Since then there have been more than 500 officers involved in fatal shootings, and according to the Los Angeles Times, Lacey’s office has only brought charges against less than 1% of them.

Fair or not, perhaps this reality helps explain why protesters in Southern California felt the need to shut down a major highway and flood the streets of downtown Los Angeles Friday night in solidarity with Minneapolis.

In Minneapolis, Derek Chauvin, the former police officer seen on video kneeling on 46-year-old George Floyd’s neck, has been arrested and charged with third-degree murder and manslaughter. (He has not yet been arraigned or entered a plea; his bail has been set at $500,000.) The three other officers connected to Floyd’s death have been fired, and one hopes they will face charges as well.

Eventually the uprisings in Minneapolis will subside, as well as the protests and community unrest peppered throughout the country, including in Lacey’s backyard.

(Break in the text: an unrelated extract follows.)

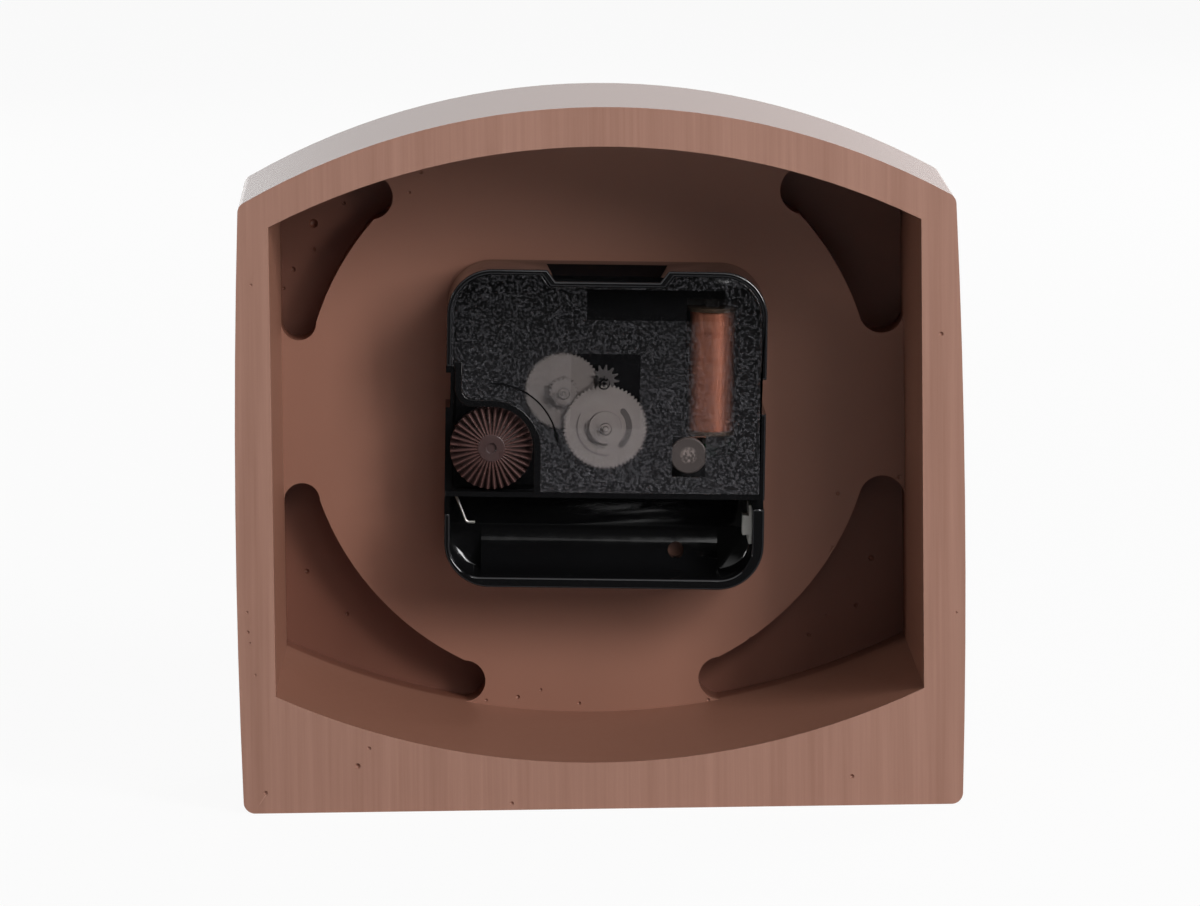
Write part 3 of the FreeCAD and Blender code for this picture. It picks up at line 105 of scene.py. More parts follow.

The camera crews documenting all of this will disperse as well.

And we will be left with one pressing question: Now what?

It’s intellectually dishonest to say we will return to “peace” and “quiet” because this country has never been at peace. We’ve had moments of quiet, albeit uneasy quiet, but never peace. How can a nation born out of genocide, built on slavery, and sustained by a system which places minorities firmly behind their white counterparts in every significant socioeconomic measurement by a considerable margin have peace? In fact, I would dare say all of these elected officials on TV clamoring for things to get back to “normal” are part of the problem.

“Normal” is not only what got us here, it is what keeps us here. What this nation needs is to move forward, and stories like Lacey’s — with her paltry prosecution of use-of-force — make it apparent what the first step needs to be.

There is an uncomfortable, symbiotic relationship between the nation’s police unions and the district and county attorneys who are elected to hold the union’s membership accountable. In the new light of the high-profile death of Floyd — and so many unarmed minority women and men at the hands of police officers — records like Lacey’s 500-to-1 certainly raises an eyebrow.